Katy Stephan Goes Small 

Local cabaret singer recasts herself by writing a song a week.

Once a week, Katy Stephan dutifully flips through the five pop station presets on her FM radio. "I do it for research," the Emeryville-based singer explained, adding that if she had her druthers, she'd be listening to Sherlock Holmes podcasts, or 19th-century art music. But it still helps to keep abreast of the Top 40 du jour, Stephens said. After all, she used to supplement her income with a twice-weekly gig at Martuni's, a well-known cabaret club in San Francisco's theater district. The guests always demanded piano renditions of the latest Lady Gaga.

"I played 'Paparazzi,' 'Poker Face,' and 'Telephone,'" Stephan said, shaking her head. "I was a human jukebox."

Such was the fate of a young operetta singer who viewed pop music as a curiosity rather than a career path. Fortunately, Stephan wouldn't spend her whole adult life crooning at gay bars or memorizing the entire Gaga catalog. After five years she left Martuni's, limited her cabaret singing to one restaurant a week, and shifted her energies back to a song-a-week project she'd launched in 2006. She also cut a new album, set to be released in early January.

"I spent all of my twenties singing other people's music," Stephan said. "Like classical, jazz, sessions. I was a little singer-for-hire. I would just do what I was told." Now she's finally recasting herself as a songwriter. Economy is her specialty: She writes short, revealing a lot by saying very little. She records the way a blogger might, uploading songs to her web site and seldom editing them. Stephan's cumulative output is impressive, but each song is intimate and small.

In many senses, Stephan could have — or should have — been born in a different era. She's small and blond, with doll-like features. She likes to bake and crochet. She listens to old-time radio shows and writes in big, loopy cursive. She brought her knitting to a recent interview. Her debut album, Saints of the Lost Cause Saloon, came in two different handmade packages: a jewel box or a crinkled paper bag with a black lace bow. It features reed organ, baritone horn, and bowed glockenspiel, and most of the songs recall 19th-century opera. Stephan sings in coloratura vibrato.

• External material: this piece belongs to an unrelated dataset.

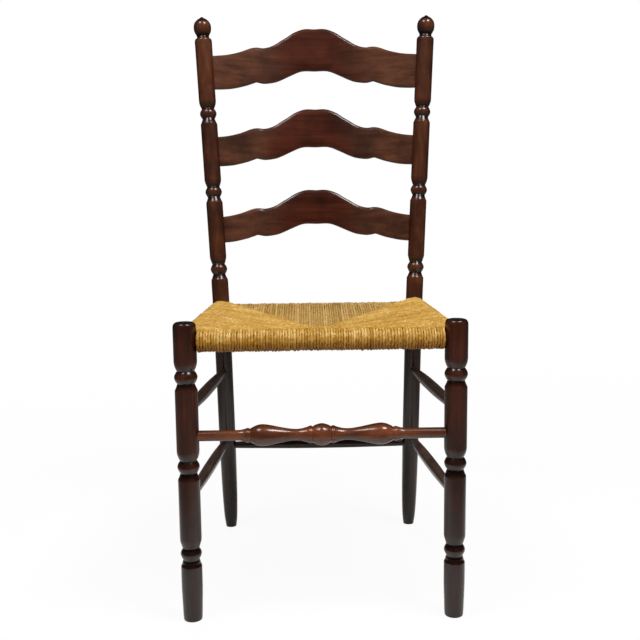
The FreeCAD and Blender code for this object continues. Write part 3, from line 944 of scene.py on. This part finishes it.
def makeFloor():
    bm = bmesh.new()
    bmesh.ops.create_grid(bm, x_segments=1, y_segments=1, size=studio["floorSize"] / 2)
    mesh = bpy.data.meshes.new("floor")
    bm.to_mesh(mesh)
    bm.free()
    floor = bpy.data.objects.new("floor", mesh)
    floor.location.z = -studio["floorDrop"]
    bpy.context.collection.objects.link(floor)
    # matt white paper: a glow that only the camera sees whitens it and leaves a soft shadow
    material, tree, shader = newMaterial("matt white paper")
    place = addNode(tree, "TexCoord").outputs["Object"]
    grit = addNode(tree, "TexNoise", {"Scale": studio["gritPerMetre"]}, {"Vector": place})
    bump = addNode(tree, "Bump", {"Strength": studio["gritStrength"]}, {"Height": grit.outputs["Fac"]})
    tree.links.new(bump.outputs[0], shader.inputs["Normal"])
    shader.inputs["Roughness"].default_value = studio["floorRoughness"]
    shader.inputs["Specular IOR Level"].default_value = studio["floorSheen"]
    path = addNode(tree, "LightPath")
    seen = path.outputs["Is Camera Ray"]
    away = addNode(tree, "VectorMath", {"operation": "LENGTH"}, {0: place}).outputs["Value"]
    # the lacquer mirrors pale paper only close to the chair
    near, far = studio["mirroredFloor"]
    close = addNode(tree, "MapRange", {"From Min": near, "From Max": far, "To Min": 1.0, "To Max": 0.0},
                    {"Value": away})
    pale = addNode(tree, "Math", {"operation": "MULTIPLY_ADD"},
                   {0: close.outputs[0], 1: path.outputs["Is Glossy Ray"], 2: seen})
    paper = addNode(tree, "Mix", {**blended, 6: hexColour(studio["bouncedColour"]),
                                  7: hexColour(studio["floorColour"])}, {0: pale.outputs[0]})
    tree.links.new(paper.outputs[2], shader.inputs["Base Color"])
    glow = addNode(tree, "Emission", {"Color": (1, 1, 1, 1), "Strength": 1.0})
    near, far = studio["floorFade"]
    white = addNode(tree, "MapRange", {"From Min": near, "From Max": far, "To Min": studio["floorGlow"],
                                       "To Max": 1.0}, {"Value": away})
    share = addNode(tree, "Math", {"operation": "MULTIPLY"}, {0: white.outputs[0], 1: seen})
    mixed = addNode(tree, "MixShader", {}, {0: share.outputs[0], 1: shader.outputs[0], 2: glow.outputs[0]})
    tree.links.new(mixed.outputs[0], tree.nodes["Material Output"].inputs["Surface"])
    mesh.materials.append(material)


def makeWorld():
    world = bpy.data.worlds.new("white studio")
    bpy.context.scene.world = world
    world.use_nodes = True
    tree = world.node_tree
    path = addNode(tree, "LightPath")
    shown = addNode(tree, "Math", {"operation": "MAXIMUM"},
                    {0: path.outputs["Is Camera Ray"], 1: path.outputs["Is Transmission Ray"]})
    # dark lacquer mirrors a dimmer room, as the photographed one did
    strength = addNode(tree, "Mix", {"data_type": "FLOAT", 2: studio["roomLight"],
                                     3: studio["mirroredRoom"]}, {0: path.outputs["Is Glossy Ray"]})
    strength = addNode(tree, "Mix", {"data_type": "FLOAT", 3: studio["backdrop"]},
                       {0: shown.outputs[0], 2: strength.outputs[0]})
    background = tree.nodes["Background"]
    background.inputs["Color"].default_value = (1, 1, 1, 1)
    tree.links.new(strength.outputs[0], background.inputs["Strength"])


def makeLamps():
    for lamp in studio["lamps"]:
        light = bpy.data.lights.new(lamp["name"], "AREA")
        light.shape = "ELLIPSE"
        light.size, light.size_y = lamp["size"]
        light.energy = lamp["power"]
        holder = bpy.data.objects.new(lamp["name"], light)
        holder.visible_glossy = lamp["mirrored"]
        place = Vector(lamp["place"])
        aim = Vector(studio["lampAim"]) - place
        holder.matrix_world = Matrix.Translation(place) @ aim.to_track_quat("-Z", "Y").to_matrix().to_4x4()
        bpy.context.collection.objects.link(holder)


# where the photograph was taken from, worked out from the edges, tops and feet of the legs and posts
view = {
    "place": (-18.4, -1575.4, 648.7),
    "right": (0.999839, -0.014464, -0.010621),
    "up": (0.012545, 0.140221, 0.990041),
    "lens": 52.42,
    "sensor": 36.0,
    "farthest": 100.0,      # metres
}


def makeCamera():
    camera = bpy.data.cameras.new("camera")
    camera.lens = view["lens"]
    camera.sensor_width = view["sensor"]
    camera.clip_end = view["farthest"]
    holder = bpy.data.objects.new("camera", camera)
    right, up = Vector(view["right"]), Vector(view["up"])
    turn = Matrix((right, up, right.cross(up))).transposed()
    holder.matrix_world = Matrix.Translation(Vector(view["place"]) * mm) @ turn.to_4x4()
    bpy.context.collection.objects.link(holder)
    bpy.context.scene.camera = holder


makeFloor()
makeWorld()
makeLamps()
makeCamera()
bpy.context.scene.view_settings.view_transform = "Standard"
print("studio set")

And, yet, most of Stephan's current compositions show a voracious appetite for pop culture. She cannibalizes from the photo gallery at the San Francisco Chronicle, Dan Savage's "Savage Love" podcast, and the current climate-change debate. The songs that result are funny and quippy, often telling a simple story from a weird angle. Come out to your parents at the Cheesecake Factory/And then go to the gym, she sings, regurgitating Savage's advice to a young gay caller. I hope you have a super great birthday on Sunday/If the world makes it till then, she sings on a birthday song called "An Indie Rock Birthday Wish, By Way of a Few Remarks about Climate Change." Warm and frothy, with a vocal harmony drifting over spare acoustic guitar, the song sounds exactly like indie rock. But for the title, it could almost be sincere.

Such things help Stephan elude any type of broad-stroke definition. Is she a consumer, or just an observer and commentator? Is she earnest, or making fun of the rest of us?

"Like most people, I keep a notebook," Stephan said, assuring that her songwriting process is actually very methodical. "I'll come up with an idea — maybe it's a sentence, or a theme, or whatever. I'll sort of sketch it out. I try to do something quirky so that if you heard it, you'd know it was me."

But most people don't keep notebooks, and Stephan isn't like most people, anyway. She was already enamored of baroque and classical music before entering the vocal performance program at Cal State East Bay. She's retained those influences throughout her career, taking opera lessons, singing with Pacific Mozart Ensemble, and collaborating with jazz bands like The Nice Guy Trio or with her boyfriend, pianist Adam Shulman. She modeled her style of songwriting after a form that was popular in the 19th century: song cycles that weren't part of an opera or oratorio. Most of them clock in at under two minutes, and lack a traditional chorus-verse structure. Stephan's music is more a series of vignettes than a set of tunes.

That approach served her well a couple months ago, performing at the Red Poppy Art House on a bill that included several other left-field groups. The event was part of a quarterly series that Lisa Mezzacappa conceived called "The Eye and Ear Series." The theme was "dreams."

Stephan and Shulman sketched out an appropriately dreamy set, with tunes about all the generic Freudian setups: Flying. Taking a test you didn't study for. Being chased by dogs. Walking into a room naked. Sex with your uncle. Most of it was improvised onstage, Stephan said.

For their final number, the two wrote a song on the spot, based on audience suggestions. "Okay, what's the dream about?" Stephan asked. "Do we want major or minor harmony?" "Do we want it high or low?" "Do we want more consonance, or do we want more dissonance?"

The resulting low-high minor-key song about being underwater seemed hard to pull off, even for two professional improvisers. But Stephan said she loves that type of stuff. "It's honest, and it's handmade. It's gonna have flaws and be freckly and weird," she said. But, she adds, that's its charm.